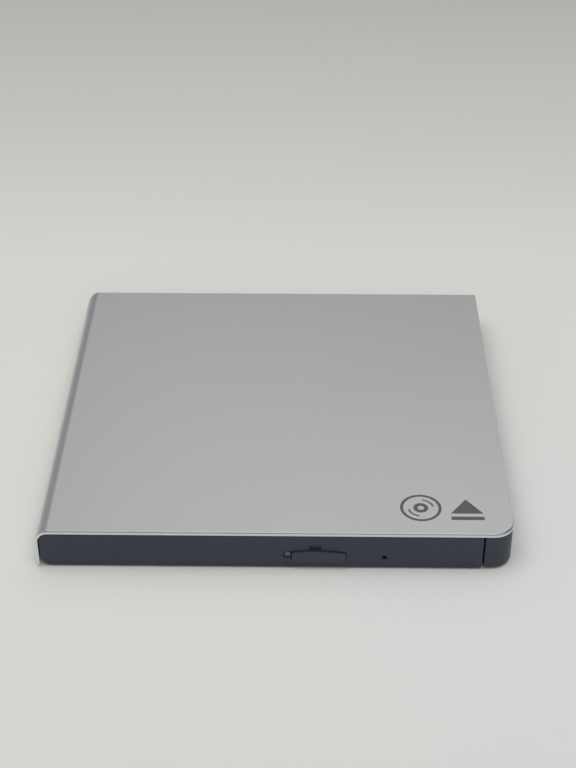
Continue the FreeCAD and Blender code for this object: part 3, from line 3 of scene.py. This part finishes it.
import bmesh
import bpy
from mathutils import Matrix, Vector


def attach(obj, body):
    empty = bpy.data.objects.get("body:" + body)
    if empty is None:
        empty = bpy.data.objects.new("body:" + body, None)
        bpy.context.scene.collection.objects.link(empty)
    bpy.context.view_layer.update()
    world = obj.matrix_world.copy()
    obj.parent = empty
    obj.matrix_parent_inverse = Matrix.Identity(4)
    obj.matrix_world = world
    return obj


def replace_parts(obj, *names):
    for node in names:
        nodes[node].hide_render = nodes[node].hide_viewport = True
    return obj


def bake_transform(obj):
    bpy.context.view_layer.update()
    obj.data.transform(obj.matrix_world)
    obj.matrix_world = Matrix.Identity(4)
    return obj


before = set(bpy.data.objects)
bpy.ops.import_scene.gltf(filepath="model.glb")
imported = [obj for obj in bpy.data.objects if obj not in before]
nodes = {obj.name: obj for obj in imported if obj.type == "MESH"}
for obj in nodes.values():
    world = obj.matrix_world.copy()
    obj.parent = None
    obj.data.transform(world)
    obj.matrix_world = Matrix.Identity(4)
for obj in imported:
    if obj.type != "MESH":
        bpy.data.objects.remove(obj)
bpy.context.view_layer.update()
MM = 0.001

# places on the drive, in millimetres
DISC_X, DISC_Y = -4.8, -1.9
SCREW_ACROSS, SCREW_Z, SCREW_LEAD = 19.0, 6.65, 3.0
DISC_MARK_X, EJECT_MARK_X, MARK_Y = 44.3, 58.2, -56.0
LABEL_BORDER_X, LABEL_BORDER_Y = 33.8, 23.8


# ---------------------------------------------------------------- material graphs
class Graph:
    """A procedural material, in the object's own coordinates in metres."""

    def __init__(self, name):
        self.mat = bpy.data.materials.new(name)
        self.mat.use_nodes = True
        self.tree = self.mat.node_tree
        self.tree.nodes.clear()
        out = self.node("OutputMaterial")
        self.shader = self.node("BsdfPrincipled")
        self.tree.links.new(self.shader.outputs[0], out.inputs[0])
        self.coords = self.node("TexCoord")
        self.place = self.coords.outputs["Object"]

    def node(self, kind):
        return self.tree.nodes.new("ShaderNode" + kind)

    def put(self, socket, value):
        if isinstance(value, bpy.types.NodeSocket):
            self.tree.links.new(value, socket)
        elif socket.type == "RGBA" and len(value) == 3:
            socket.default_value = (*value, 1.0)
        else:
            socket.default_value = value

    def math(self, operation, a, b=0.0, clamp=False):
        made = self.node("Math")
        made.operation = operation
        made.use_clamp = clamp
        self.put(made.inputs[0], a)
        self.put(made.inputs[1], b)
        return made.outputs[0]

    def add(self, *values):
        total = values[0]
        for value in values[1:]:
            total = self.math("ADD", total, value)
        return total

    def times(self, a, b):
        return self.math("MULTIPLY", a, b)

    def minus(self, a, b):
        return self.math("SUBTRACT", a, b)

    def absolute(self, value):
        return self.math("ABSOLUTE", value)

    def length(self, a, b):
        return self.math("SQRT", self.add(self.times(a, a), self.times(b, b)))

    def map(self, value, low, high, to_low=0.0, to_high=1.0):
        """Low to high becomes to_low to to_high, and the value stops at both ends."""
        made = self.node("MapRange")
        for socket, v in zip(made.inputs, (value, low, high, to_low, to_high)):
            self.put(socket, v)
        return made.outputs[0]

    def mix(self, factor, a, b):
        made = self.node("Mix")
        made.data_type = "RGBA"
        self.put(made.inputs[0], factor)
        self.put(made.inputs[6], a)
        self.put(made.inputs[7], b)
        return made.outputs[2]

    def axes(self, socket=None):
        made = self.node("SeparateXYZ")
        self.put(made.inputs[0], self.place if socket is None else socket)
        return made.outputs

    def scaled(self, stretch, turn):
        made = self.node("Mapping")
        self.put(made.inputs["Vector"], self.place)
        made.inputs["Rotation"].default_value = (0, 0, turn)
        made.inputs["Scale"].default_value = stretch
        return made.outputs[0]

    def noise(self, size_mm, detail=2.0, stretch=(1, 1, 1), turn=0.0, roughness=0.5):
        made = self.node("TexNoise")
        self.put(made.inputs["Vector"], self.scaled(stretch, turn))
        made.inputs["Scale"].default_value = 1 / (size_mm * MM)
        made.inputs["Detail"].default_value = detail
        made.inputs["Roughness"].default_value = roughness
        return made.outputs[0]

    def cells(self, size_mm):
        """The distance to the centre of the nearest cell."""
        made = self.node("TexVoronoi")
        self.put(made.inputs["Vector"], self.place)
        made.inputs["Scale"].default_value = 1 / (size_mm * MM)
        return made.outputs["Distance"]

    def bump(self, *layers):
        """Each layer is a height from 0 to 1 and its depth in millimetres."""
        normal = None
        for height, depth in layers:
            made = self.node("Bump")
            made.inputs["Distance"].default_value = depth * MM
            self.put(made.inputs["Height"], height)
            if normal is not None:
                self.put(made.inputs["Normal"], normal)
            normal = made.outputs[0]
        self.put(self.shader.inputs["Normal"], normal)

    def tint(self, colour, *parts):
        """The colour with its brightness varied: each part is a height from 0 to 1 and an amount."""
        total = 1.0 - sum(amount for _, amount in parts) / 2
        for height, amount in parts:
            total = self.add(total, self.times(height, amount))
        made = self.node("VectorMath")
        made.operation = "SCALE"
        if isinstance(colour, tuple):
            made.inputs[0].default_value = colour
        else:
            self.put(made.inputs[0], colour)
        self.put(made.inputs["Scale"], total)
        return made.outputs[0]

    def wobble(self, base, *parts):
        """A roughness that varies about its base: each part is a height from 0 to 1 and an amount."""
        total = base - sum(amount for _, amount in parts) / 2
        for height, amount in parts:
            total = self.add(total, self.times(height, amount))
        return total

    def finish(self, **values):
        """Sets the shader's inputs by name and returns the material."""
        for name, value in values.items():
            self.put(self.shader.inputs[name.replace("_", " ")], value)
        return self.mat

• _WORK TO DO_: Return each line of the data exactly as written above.

• _CORRECT ANSWER_:
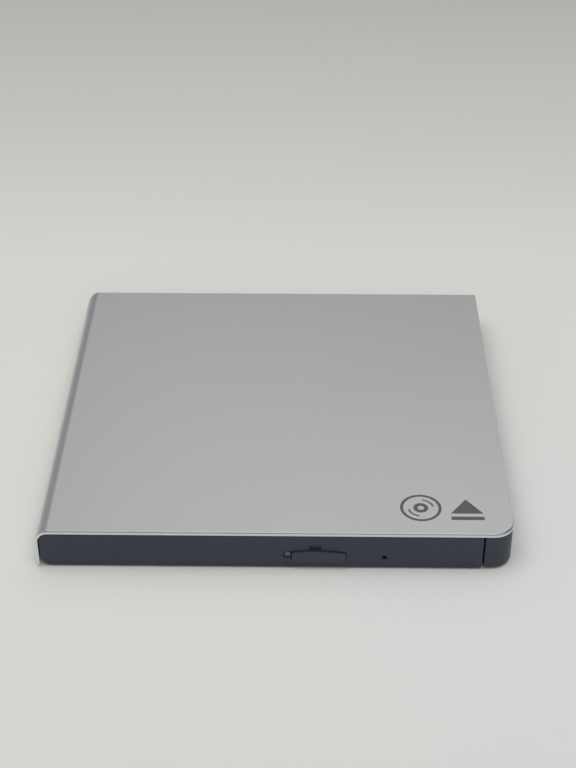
Continue the FreeCAD and Blender code for this object: part 3, from line 3 of scene.py. This part finishes it.
import bmesh
import bpy
from mathutils import Matrix, Vector


def attach(obj, body):
    empty = bpy.data.objects.get("body:" + body)
    if empty is None:
        empty = bpy.data.objects.new("body:" + body, None)
        bpy.context.scene.collection.objects.link(empty)
    bpy.context.view_layer.update()
    world = obj.matrix_world.copy()
    obj.parent = empty
    obj.matrix_parent_inverse = Matrix.Identity(4)
    obj.matrix_world = world
    return obj


def replace_parts(obj, *names):
    for node in names:
        nodes[node].hide_render = nodes[node].hide_viewport = True
    return obj


def bake_transform(obj):
    bpy.context.view_layer.update()
    obj.data.transform(obj.matrix_world)
    obj.matrix_world = Matrix.Identity(4)
    return obj


before = set(bpy.data.objects)
bpy.ops.import_scene.gltf(filepath="model.glb")
imported = [obj for obj in bpy.data.objects if obj not in before]
nodes = {obj.name: obj for obj in imported if obj.type == "MESH"}
for obj in nodes.values():
    world = obj.matrix_world.copy()
    obj.parent = None
    obj.data.transform(world)
    obj.matrix_world = Matrix.Identity(4)
for obj in imported:
    if obj.type != "MESH":
        bpy.data.objects.remove(obj)
bpy.context.view_layer.update()
MM = 0.001

# places on the drive, in millimetres
DISC_X, DISC_Y = -4.8, -1.9
SCREW_ACROSS, SCREW_Z, SCREW_LEAD = 19.0, 6.65, 3.0
DISC_MARK_X, EJECT_MARK_X, MARK_Y = 44.3, 58.2, -56.0
LABEL_BORDER_X, LABEL_BORDER_Y = 33.8, 23.8


# ---------------------------------------------------------------- material graphs
class Graph:
    """A procedural material, in the object's own coordinates in metres."""

    def __init__(self, name):
        self.mat = bpy.data.materials.new(name)
        self.mat.use_nodes = True
        self.tree = self.mat.node_tree
        self.tree.nodes.clear()
        out = self.node("OutputMaterial")
        self.shader = self.node("BsdfPrincipled")
        self.tree.links.new(self.shader.outputs[0], out.inputs[0])
        self.coords = self.node("TexCoord")
        self.place = self.coords.outputs["Object"]

    def node(self, kind):
        return self.tree.nodes.new("ShaderNode" + kind)

    def put(self, socket, value):
        if isinstance(value, bpy.types.NodeSocket):
            self.tree.links.new(value, socket)
        elif socket.type == "RGBA" and len(value) == 3:
            socket.default_value = (*value, 1.0)
        else:
            socket.default_value = value

    def math(self, operation, a, b=0.0, clamp=False):
        made = self.node("Math")
        made.operation = operation
        made.use_clamp = clamp
        self.put(made.inputs[0], a)
        self.put(made.inputs[1], b)
        return made.outputs[0]

    def add(self, *values):
        total = values[0]
        for value in values[1:]:
            total = self.math("ADD", total, value)
        return total

    def times(self, a, b):
        return self.math("MULTIPLY", a, b)

    def minus(self, a, b):
        return self.math("SUBTRACT", a, b)

    def absolute(self, value):
        return self.math("ABSOLUTE", value)

    def length(self, a, b):
        return self.math("SQRT", self.add(self.times(a, a), self.times(b, b)))

    def map(self, value, low, high, to_low=0.0, to_high=1.0):
        """Low to high becomes to_low to to_high, and the value stops at both ends."""
        made = self.node("MapRange")
        for socket, v in zip(made.inputs, (value, low, high, to_low, to_high)):
            self.put(socket, v)
        return made.outputs[0]

    def mix(self, factor, a, b):
        made = self.node("Mix")
        made.data_type = "RGBA"
        self.put(made.inputs[0], factor)
        self.put(made.inputs[6], a)
        self.put(made.inputs[7], b)
        return made.outputs[2]

    def axes(self, socket=None):
        made = self.node("SeparateXYZ")
        self.put(made.inputs[0], self.place if socket is None else socket)
        return made.outputs

    def scaled(self, stretch, turn):
        made = self.node("Mapping")
        self.put(made.inputs["Vector"], self.place)
        made.inputs["Rotation"].default_value = (0, 0, turn)
        made.inputs["Scale"].default_value = stretch
        return made.outputs[0]

    def noise(self, size_mm, detail=2.0, stretch=(1, 1, 1), turn=0.0, roughness=0.5):
        made = self.node("TexNoise")
        self.put(made.inputs["Vector"], self.scaled(stretch, turn))
        made.inputs["Scale"].default_value = 1 / (size_mm * MM)
        made.inputs["Detail"].default_value = detail
        made.inputs["Roughness"].default_value = roughness
        return made.outputs[0]

    def cells(self, size_mm):
        """The distance to the centre of the nearest cell."""
        made = self.node("TexVoronoi")
        self.put(made.inputs["Vector"], self.place)
        made.inputs["Scale"].default_value = 1 / (size_mm * MM)
        return made.outputs["Distance"]

    def bump(self, *layers):
        """Each layer is a height from 0 to 1 and its depth in millimetres."""
        normal = None
        for height, depth in layers:
            made = self.node("Bump")
            made.inputs["Distance"].default_value = depth * MM
            self.put(made.inputs["Height"], height)
            if normal is not None:
                self.put(made.inputs["Normal"], normal)
            normal = made.outputs[0]
        self.put(self.shader.inputs["Normal"], normal)

    def tint(self, colour, *parts):
        """The colour with its brightness varied: each part is a height from 0 to 1 and an amount."""
        total = 1.0 - sum(amount for _, amount in parts) / 2
        for height, amount in parts:
            total = self.add(total, self.times(height, amount))
        made = self.node("VectorMath")
        made.operation = "SCALE"
        if isinstance(colour, tuple):
            made.inputs[0].default_value = colour
        else:
            self.put(made.inputs[0], colour)
        self.put(made.inputs["Scale"], total)
        return made.outputs[0]

    def wobble(self, base, *parts):
        """A roughness that varies about its base: each part is a height from 0 to 1 and an amount."""
        total = base - sum(amount for _, amount in parts) / 2
        for height, amount in parts:
            total = self.add(total, self.times(height, amount))
        return total

    def finish(self, **values):
        """Sets the shader's inputs by name and returns the material."""
        for name, value in values.items():
            self.put(self.shader.inputs[name.replace("_", " ")], value)
        return self.mat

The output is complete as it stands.